Но, обсуждая совершившийся сейчас обряд, скажу вам, что вы неправы в вашем чрезмерном соболезновании, и что нельзя его сравнивать с обычным зрелищем погребения. Виденная вами послушница не произнесла еще иноческих обетов. Если захочет, она может уйти из монастыря,
— Говорите, что угодно, но сколько трагического в этой закрывшейся за ней двери!
— У бенедиктинок улицы Турнфор постриг совершается внутри монастыря и без участия семьи. Чувства матери пощажены, но церемония становится в таком смягчении обыкновенным ничтожным обрядом, стыдливой формулой, творимой в укромном убежище Веры.
— А сестры тоже принадлежат там к числу бенедиктинок Непрерывного Поклонения?
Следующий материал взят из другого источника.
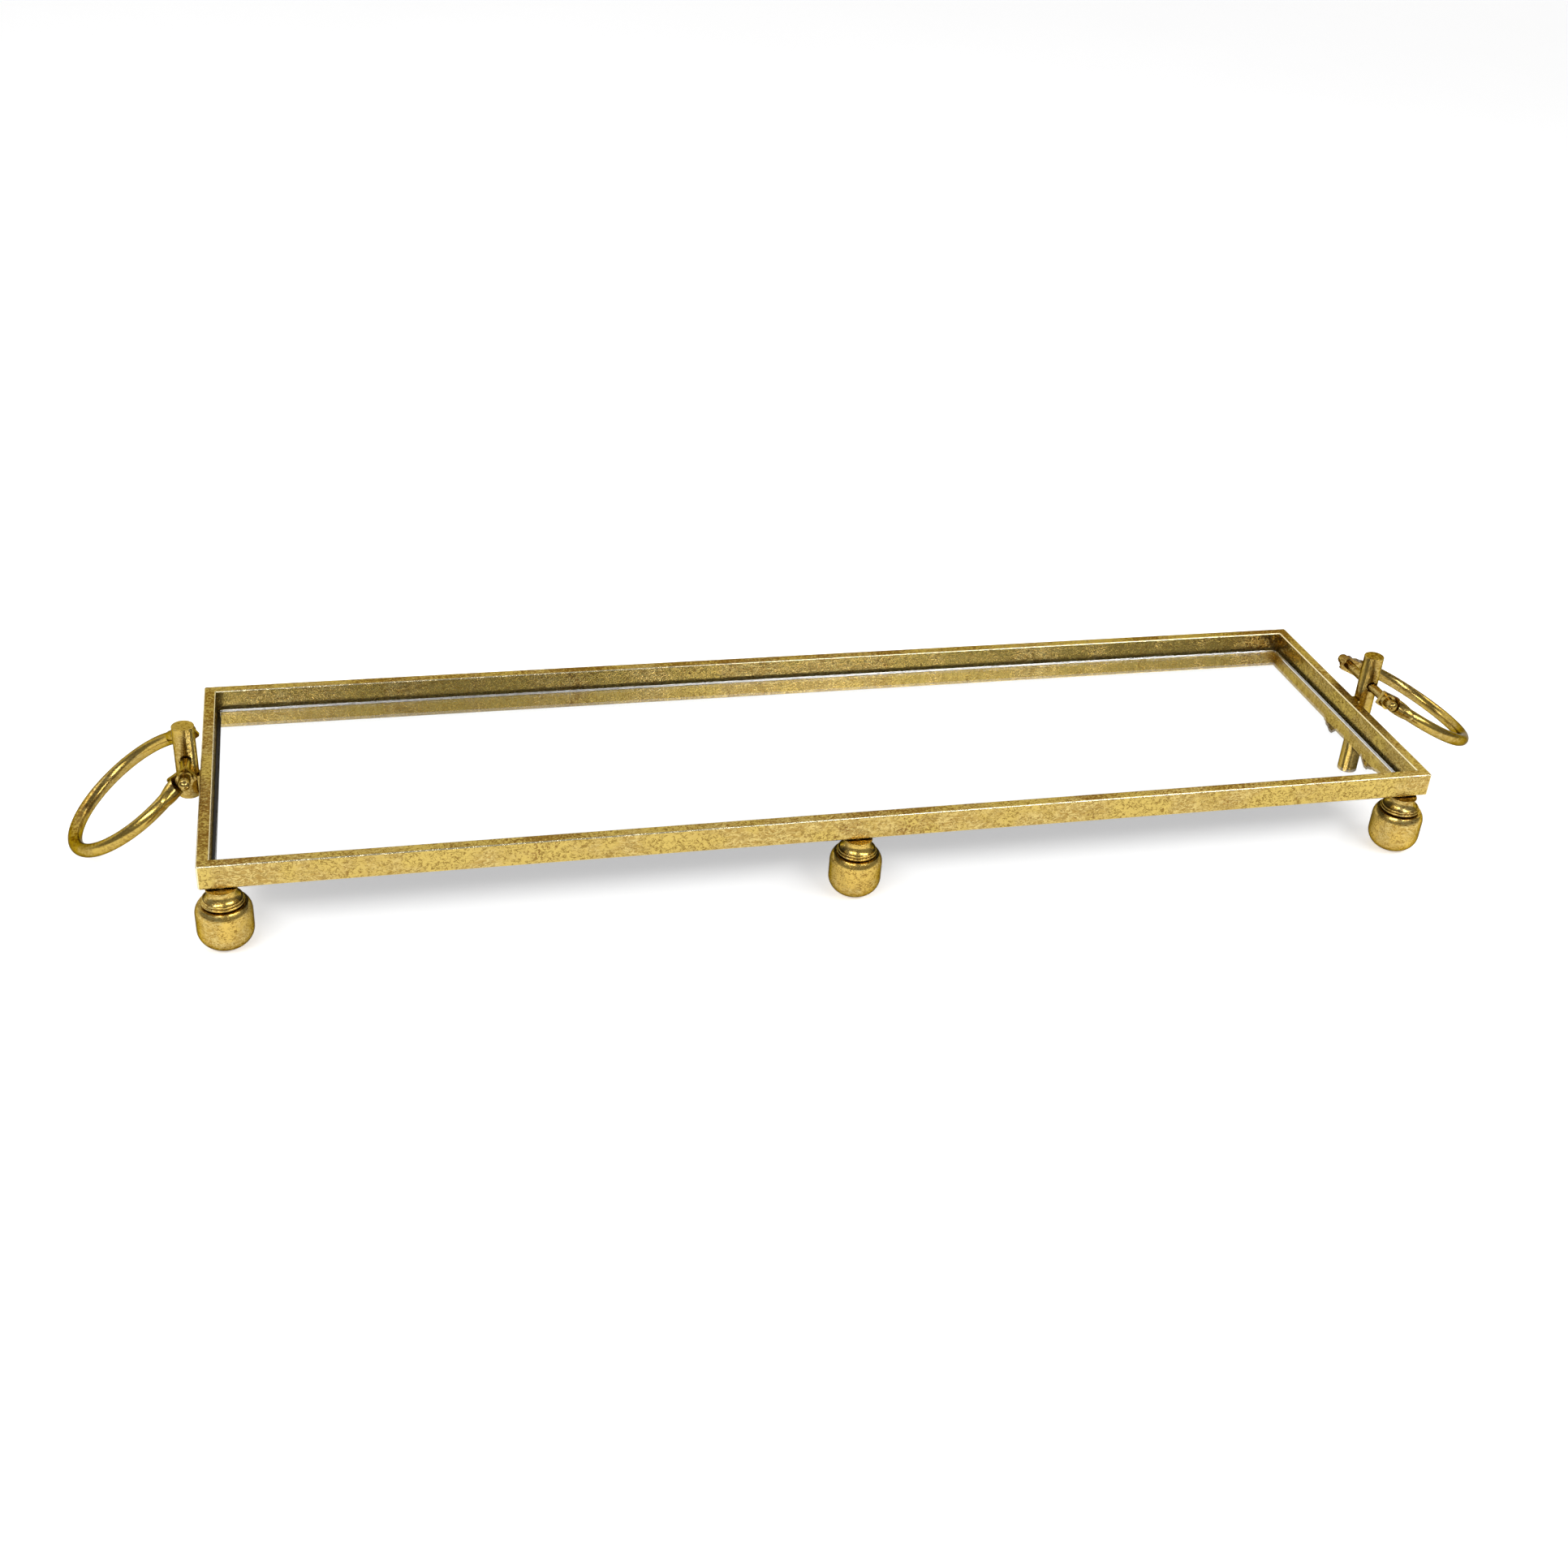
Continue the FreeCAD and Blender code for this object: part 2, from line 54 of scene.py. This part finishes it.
def linear(hex_colour):
    """sRGB hex to the linear colour that a shader takes."""
    channels = []
    for start in (0, 2, 4):
        c = int(hex_colour[start:start + 2], 16) / 255
        channels.append(c / 12.92 if c <= 0.04045 else ((c + 0.055) / 1.055) ** 2.4)
    return (*channels, 1.0)


def add(tree, kind, settings=None, links=None):
    """Adds a node with its settings, by property or socket, and the links into its sockets."""
    made = tree.nodes.new("ShaderNode" + kind)
    for key, value in (settings or {}).items():
        if isinstance(key, int) or key in made.inputs:
            made.inputs[key].default_value = value
        else:
            setattr(made, key, value)
    for key, output in (links or {}).items():
        tree.links.new(output, made.inputs[key])
    return made


def new_material(name):
    """An empty material and its output node."""
    made = bpy.data.materials.new(name)
    made.use_nodes = True
    tree = made.node_tree
    tree.nodes.clear()
    return made, tree, add(tree, "OutputMaterial")


def per_metre(millimetres):
    """Texture scale for a pattern whose features are this many millimetres apart."""
    return 1 / (millimetres * MM)


# ---- materials: gold leaf ------------------------------------------------------------

SMOOTH = {"interpolation_type": "SMOOTHSTEP"}
TIMES = {"operation": "MULTIPLY"}
TIMES_PLUS = {"operation": "MULTIPLY_ADD"}
LARGER = {"operation": "MAXIMUM"}
LESS = {"operation": "SUBTRACT"}
COLOURS = {"data_type": "RGBA"}

FOLD_HIGHLIGHT_GOLD = "ceb874"  # painted highlight along the raised folds
RUBBED_EDGE_HIGHLIGHT_GOLD = "f3e6bd"  # the edges, rubbed brighter still, with a painted highlight
RIM_SHADE_TINT = "8f8a80"  # painted shade: the reflection is darkened where a face turns away

FOLD_TURNS = ((0.3, 0.5, 0.4), (1.1, -0.6, 1.2), (-0.5, 0.9, 2.3))  # three directions that cross
FOLD_WIDTH, CURL_WIDTH, CROSS_WIDTH = 0.050, 0.055, 0.045  # as shares of the noise's range
SWAY_MM = 3.5  # how far the creases wander from straight
PATCH_EDGES = (0.40, 0.56)  # where dull leaf turns to yellow leaf
BREAK_EDGES = (0.40, 0.52)  # where the dark creases break off
WASH_EDGES = (1.14, 1.30)  # where the glaze begins and where it is full
WASH_STRENGTH = 0.70
TOP_FACE_PAINTED_SHADE = 0.17  # painted shade: more of the glaze tone on faces that look up
CREASE_ROUGHNESS = 0.12  # added inside the dark creases
RUBBED_ROUGHNESS = 0.14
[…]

— Да. Знаете вы их монастырь?
В ответ на отрицательный знак Дюрталя аббат продолжал:
— Он древнее, но не менее любопытен, чем община улицы Месье. Церковь у них безобразна, наполнена гипсовыми статуэтками, тафтяными цветами, виноградными гроздьями, золотыми бумажными колосьями. Но замечательно древнее здание монастыря. Оно носит оттенок институтской столовой и вместе с тем богадельни. Дышет старостью и в то же время детством…
— Мне знаком такой род монастырей, — отвечал Дюрталь. — Я некогда бывал в одном из них, навещая свою старую тетку в Версале. Он неотступно пробуждал во мне мысль об убежище Воке, предающемся святошеству. Отзывался табльдотом и вместе с тем провинциальной ризницей.
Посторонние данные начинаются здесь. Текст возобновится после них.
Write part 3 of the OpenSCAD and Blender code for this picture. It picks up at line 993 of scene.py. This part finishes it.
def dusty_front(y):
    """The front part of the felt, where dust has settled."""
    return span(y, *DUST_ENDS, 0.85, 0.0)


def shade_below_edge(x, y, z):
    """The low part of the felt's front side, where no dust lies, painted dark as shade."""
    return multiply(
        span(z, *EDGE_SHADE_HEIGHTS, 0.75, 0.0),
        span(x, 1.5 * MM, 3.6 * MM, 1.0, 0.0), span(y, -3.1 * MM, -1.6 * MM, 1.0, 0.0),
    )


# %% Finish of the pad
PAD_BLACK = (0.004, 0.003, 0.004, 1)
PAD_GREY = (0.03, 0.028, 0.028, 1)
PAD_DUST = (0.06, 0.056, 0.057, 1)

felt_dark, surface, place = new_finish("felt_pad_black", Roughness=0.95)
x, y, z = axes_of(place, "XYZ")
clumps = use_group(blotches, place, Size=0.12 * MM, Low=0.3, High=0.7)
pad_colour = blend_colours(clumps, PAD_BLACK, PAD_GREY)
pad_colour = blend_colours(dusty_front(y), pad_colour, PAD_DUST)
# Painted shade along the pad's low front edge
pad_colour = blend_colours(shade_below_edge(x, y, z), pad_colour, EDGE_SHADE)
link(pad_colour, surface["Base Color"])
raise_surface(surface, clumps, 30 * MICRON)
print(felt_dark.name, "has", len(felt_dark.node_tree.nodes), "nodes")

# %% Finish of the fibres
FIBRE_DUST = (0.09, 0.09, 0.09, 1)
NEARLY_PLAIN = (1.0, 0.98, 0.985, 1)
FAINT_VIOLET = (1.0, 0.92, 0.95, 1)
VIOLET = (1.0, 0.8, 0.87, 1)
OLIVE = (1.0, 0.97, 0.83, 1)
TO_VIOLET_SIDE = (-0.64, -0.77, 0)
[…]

— Именно так, — и аббат продолжал, улыбаясь: — Я несколько раз видался с игуменьей в улице Турнфор. Ее скорее угадываешь, чем созерцаешь. Посетителей отделяет деревянная решетка, закрытая раздвижной завесой.
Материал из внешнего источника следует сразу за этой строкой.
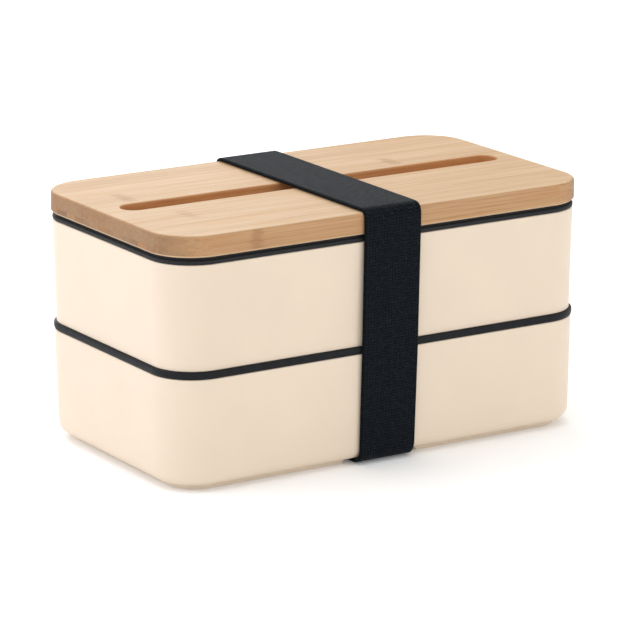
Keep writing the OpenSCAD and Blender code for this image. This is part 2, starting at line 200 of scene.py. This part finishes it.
def bamboo():
    """Laminated bamboo. Marks run from 0 to 1: edge, in_groove, endwise and core say where."""
    s = Shader("bamboo")
    x, y, z = s.split(s.mm())
    facing = s.split(s.add("ShaderNodeTexCoord", out=OBJECT_NORMAL))
    # The edge mark also takes in the rounded top edge, where its darker colour is painted shade
    edge = s.ramp(s.off(s.math("ABSOLUTE", facing[2])), 0.02, 0.25)
    near_x, near_y = (
        s.math("LESS_THAN", s.math("ABSOLUTE", value), reach)
        for value, reach in zip((x, y), GROOVE_REACH)
    )
    in_groove = s.math("MULTIPLY", near_y, near_x)
    ends = s.math("POWER", s.math("ABSOLUTE", facing[0]), 2.0)
    endwise = s.math("MULTIPLY", ends, s.off(in_groove))

    def stretched(along, across, deep, seed=0.0):
        return s.join(
            s.math("MULTIPLY", xs, along),
            s.math("MULTIPLY", y, across),
            s.math("MULTIPLY_ADD", z, deep, seed),
        )

    # Two laminated layers: wide flat strips on top, narrow upright ones below
    core = s.math("LESS_THAN", z, CORE_TOP)
    sway = s.noise(s.join(s.math("MULTIPLY", x, 0.02), 0, 0))
    y_wavy = s.math("MULTIPLY_ADD", sway, 0.4, s.math("ADD", y, 3.0))
    across = s.math("DIVIDE", y_wavy, FACE_STRIP)
    core_id = s.math("ADD", s.math("FLOOR", s.math("DIVIDE", y_wavy, CORE_STRIP)), 50.0)
    strip = s.math("MULTIPLY_ADD", core, core_id, s.math("FLOOR", across))
    luck = s.random(strip)
    xs = s.math("MULTIPLY_ADD", luck, 400.0, x)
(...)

«Я словно вижу ее», — подумал Дюрталь, вспоминая одеяние бенедиктинок; и пред ним пронеслось на миг маленькое лицо в пелене тусклого дня, а ниже на груди рясы блеск золотой Святой Дарохранительницы, украшенной белою эмалью.
И, засмеявшись, он объяснил аббату:
— Мне смешно, когда вспомнишь, какой способ я нашел проникать в мысли моей тетки монахини, которую я навещал по делам и которую, подобно вашей игуменье, от меня отделяла всегда решетка.
— А! Расскажите.
— Я не мог хорошо из-за решетчатой преграды наблюдать ее лица, окутанного вуалем, тем более судить по оттенкам голоса в ее ответах, всегда ровных и спокойных, и решил, наконец, положиться на ее очки, большие, круглые в оправе из воловьей кожи, какие носят почти все монахини. Так вот, на них роняла отблески замороженная пылкость женщины. Вдруг огонек зажигался в уголке стекла. Я понимал тогда, что воспламенился ее взор, опровергая бесстрастный голос и намеренно спокойный тон.
Аббат рассмеялся в свою очередь.
— Знаете вы настоятельницу бенедиктинок улицы Месье? — спросил Дюрталь.
— Я беседовал с ней раза два. Приемная отличается там аскетизмом. В ней нет провинциального и буржуазного оттенка улицы Турнефор. В глубине мрачный покой во всю ширину перерезан глухой железною решеткою. За ней возвышаются еще два деревянных столба, к которым прикреплен черный занавес. Царит полная тьма, и словно призрак предстает чуть освещенная игуменья…
— Та самая престарелая, хрупкая, маленькая монахиня, которой вручил послушницу Дом Этьен?